### [STATED GOAL]
The data must be written out once more, precisely as given.

### [DATASET CONTENT]
┄┄┄┄┄┄┄┄┄┄┄┄┄┄┄┄┄┄┄┄

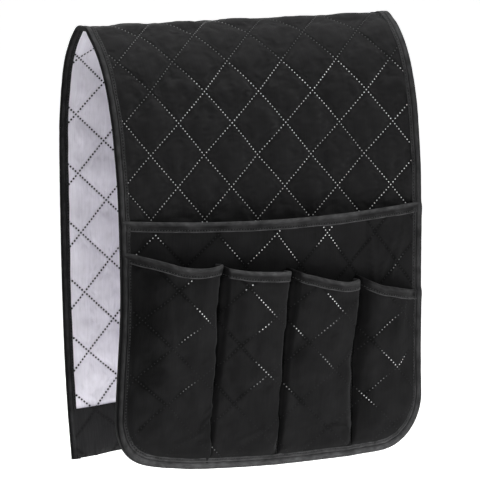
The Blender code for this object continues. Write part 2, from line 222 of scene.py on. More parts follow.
def resampled(at, run, values):
    """Columns of values that are known along a run, read at other places on it."""
    return np.stack([np.interp(at, run, column) for column in values.T], -1)


class Profile:
    """The strip's side view as one curve: 0 at the top of the arch, plus to the front."""

    def __init__(self, knots, top):
        last = len(knots) - 1
        ways = [(knots[min(k + 1, last)] - knots[max(k - 1, 0)]).normalized() for k in range(last + 1)]
        ways[top] = ways[top + 1] = (knots[top + 1] - knots[top]).normalized()
        points = []
        for k in range(last):
            reach = (knots[k + 1] - knots[k]).length / 3
            handles = (knots[k] + ways[k] * reach, knots[k + 1] - ways[k + 1] * reach)
            points += interpolate_bezier(knots[k], *handles, knots[k + 1], CURVE_STEPS + 1)[:-1]
        points.append(knots[-1])
        self.points = np.array(points)[:, 1:]
        self.along = lengths_along(self.points)
        self.along -= self.along[[top * CURVE_STEPS, (top + 1) * CURVE_STEPS]].mean()
        self.ways = unit(np.gradient(self.points, axis=0))
        self.knots = self.along[::CURVE_STEPS]

    def place(self, x, s, height):
        """Points at x, at s along the strip and at a height over its outer face."""
        y, z = (bent_line(s, self.along, column) for column in self.points.T)
        way = unit(resampled(s, self.along, self.ways))
        return np.stack([x, y + way[..., 1] * height, z - way[..., 0] * height], -1)


def make_profile():
    """The knots go up the rear leg, over the crown and down the front leg."""

    def knot(y, drop):
        return Vector((0.0, y, STACK - drop))

    def side(sign, reach, arch, leg, swing, drop):
        knots = [knot(sign * out * reach, down * ARCH_HEIGHT) for out, down in (*arch, (1.0, 1.0))]
        leg_drop = drop - ARCH_HEIGHT
        for down, out in leg:
            knots.append(knot(sign * (reach + out * swing), ARCH_HEIGHT + down * leg_drop))
        return knots

    rear = side(1, ARCH_REAR_REACH, ARCH_REAR_SHARES, REAR_LEG_SHARES, -REAR_LEAN, REAR_DROP)[::-1]
    top = [knot(CROWN_FLAT / 2, 0.0), knot(-CROWN_FLAT / 2, 0.0)]
    front = side(-1, ARCH_FRONT_REACH, ARCH_FRONT_SHARES, FRONT_LEG_SHARES, FRONT_BELLY, FRONT_DROP)
    profile = Profile(rear + top + front, len(rear))
    rear_fold = profile.knots[len(REAR_LEG_SHARES)]
    front_fold = profile.knots[len(rear + top) + len(ARCH_FRONT_SHARES)]
    return profile, rear_fold, front_fold


PROFILE, REAR_FOLD, FRONT_FOLD = make_profile()
REAR_END = PROFILE.along[0]
FRONT_END = PROFILE.along[-1]
HEM_FOLD = REAR_END + HEM_HEIGHT
CORNER_S = FRONT_END - CORNER_RADIUS

# How far the front cloth strays outwards from an even profile, down its left and its right edge
DRAPE_S = (0.0, 0.028, 0.05, 0.085, 0.12, 0.16, 0.20, 0.245, 0.29, 0.32, 0.355, 0.39, 0.4237)
DRAPE_LEFT = (
    0.0, 0.0006, 0.0008, 0.0018, 0.0032, 0.0050, 0.0058, 0.0062, 0.0054, 0.0030, 0.0006, 0.0, -0.0005
)
DRAPE_RIGHT = (
    -0.0012, 0.0034, 0.0042, 0.0040, 0.0035, 0.0028, 0.0010, -0.0012, -0.0012, -0.0006, 0.0008,
    0.0030, 0.0036,
)
DRAPE_POWER = 1.5
REAR_SINK = 0.0020
BILLOW = 0.0010
BILLOW_SIZE = 0.11
BILLOW_SEED = 11
# How far the front hem and the rear hem hang below a straight line
HEM_X = (-0.156, -0.148, -0.138, -0.121, -0.079, -0.037, 0.0055, 0.0476, 0.079, 0.111, 0.132, 0.150)
HEM_SAG = (
    0.0080, 0.0060, 0.0030, -0.0008, 0.0016, 0.0030, 0.0032, 0.0020, 0.0006, -0.0014, 0.0004, 0.0010
)
HEM_SAG_REACH = 0.16
REAR_HEM_X = (-0.158, -0.140, -0.112, -0.080, -0.030, 0.040, 0.095, 0.150)
REAR_HEM_SAG = (0.0004, -0.0008, -0.0042, -0.0058, -0.0032, 0.0002, -0.0016, 0.0)
REAR_SAG_REACH = 0.13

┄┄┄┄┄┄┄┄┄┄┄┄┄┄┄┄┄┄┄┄

### [ANSWER]
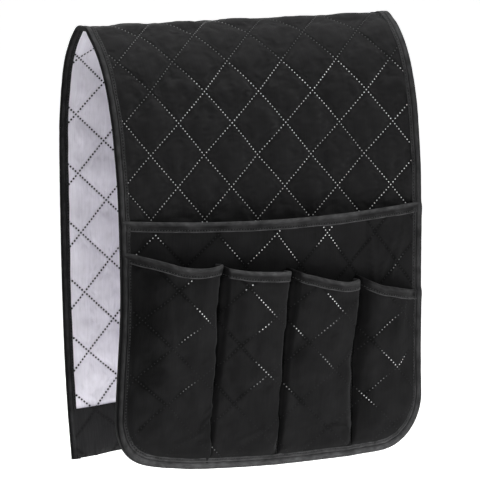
The Blender code for this object continues. Write part 2, from line 222 of scene.py on. More parts follow.
def resampled(at, run, values):
    """Columns of values that are known along a run, read at other places on it."""
    return np.stack([np.interp(at, run, column) for column in values.T], -1)


class Profile:
    """The strip's side view as one curve: 0 at the top of the arch, plus to the front."""

    def __init__(self, knots, top):
        last = len(knots) - 1
        ways = [(knots[min(k + 1, last)] - knots[max(k - 1, 0)]).normalized() for k in range(last + 1)]
        ways[top] = ways[top + 1] = (knots[top + 1] - knots[top]).normalized()
        points = []
        for k in range(last):
            reach = (knots[k + 1] - knots[k]).length / 3
            handles = (knots[k] + ways[k] * reach, knots[k + 1] - ways[k + 1] * reach)
            points += interpolate_bezier(knots[k], *handles, knots[k + 1], CURVE_STEPS + 1)[:-1]
        points.append(knots[-1])
        self.points = np.array(points)[:, 1:]
        self.along = lengths_along(self.points)
        self.along -= self.along[[top * CURVE_STEPS, (top + 1) * CURVE_STEPS]].mean()
        self.ways = unit(np.gradient(self.points, axis=0))
        self.knots = self.along[::CURVE_STEPS]

    def place(self, x, s, height):
        """Points at x, at s along the strip and at a height over its outer face."""
        y, z = (bent_line(s, self.along, column) for column in self.points.T)
        way = unit(resampled(s, self.along, self.ways))
        return np.stack([x, y + way[..., 1] * height, z - way[..., 0] * height], -1)


def make_profile():
    """The knots go up the rear leg, over the crown and down the front leg."""

    def knot(y, drop):
        return Vector((0.0, y, STACK - drop))

    def side(sign, reach, arch, leg, swing, drop):
        knots = [knot(sign * out * reach, down * ARCH_HEIGHT) for out, down in (*arch, (1.0, 1.0))]
        leg_drop = drop - ARCH_HEIGHT
        for down, out in leg:
            knots.append(knot(sign * (reach + out * swing), ARCH_HEIGHT + down * leg_drop))
        return knots

    rear = side(1, ARCH_REAR_REACH, ARCH_REAR_SHARES, REAR_LEG_SHARES, -REAR_LEAN, REAR_DROP)[::-1]
    top = [knot(CROWN_FLAT / 2, 0.0), knot(-CROWN_FLAT / 2, 0.0)]
    front = side(-1, ARCH_FRONT_REACH, ARCH_FRONT_SHARES, FRONT_LEG_SHARES, FRONT_BELLY, FRONT_DROP)
    profile = Profile(rear + top + front, len(rear))
    rear_fold = profile.knots[len(REAR_LEG_SHARES)]
    front_fold = profile.knots[len(rear + top) + len(ARCH_FRONT_SHARES)]
    return profile, rear_fold, front_fold


PROFILE, REAR_FOLD, FRONT_FOLD = make_profile()
REAR_END = PROFILE.along[0]
FRONT_END = PROFILE.along[-1]
HEM_FOLD = REAR_END + HEM_HEIGHT
CORNER_S = FRONT_END - CORNER_RADIUS

# How far the front cloth strays outwards from an even profile, down its left and its right edge
DRAPE_S = (0.0, 0.028, 0.05, 0.085, 0.12, 0.16, 0.20, 0.245, 0.29, 0.32, 0.355, 0.39, 0.4237)
DRAPE_LEFT = (
    0.0, 0.0006, 0.0008, 0.0018, 0.0032, 0.0050, 0.0058, 0.0062, 0.0054, 0.0030, 0.0006, 0.0, -0.0005
)
DRAPE_RIGHT = (
    -0.0012, 0.0034, 0.0042, 0.0040, 0.0035, 0.0028, 0.0010, -0.0012, -0.0012, -0.0006, 0.0008,
    0.0030, 0.0036,
)
DRAPE_POWER = 1.5
REAR_SINK = 0.0020
BILLOW = 0.0010
BILLOW_SIZE = 0.11
BILLOW_SEED = 11
# How far the front hem and the rear hem hang below a straight line
HEM_X = (-0.156, -0.148, -0.138, -0.121, -0.079, -0.037, 0.0055, 0.0476, 0.079, 0.111, 0.132, 0.150)
HEM_SAG = (
    0.0080, 0.0060, 0.0030, -0.0008, 0.0016, 0.0030, 0.0032, 0.0020, 0.0006, -0.0014, 0.0004, 0.0010
)
HEM_SAG_REACH = 0.16
REAR_HEM_X = (-0.158, -0.140, -0.112, -0.080, -0.030, 0.040, 0.095, 0.150)
REAR_HEM_SAG = (0.0004, -0.0008, -0.0042, -0.0058, -0.0032, 0.0002, -0.0016, 0.0)
REAR_SAG_REACH = 0.13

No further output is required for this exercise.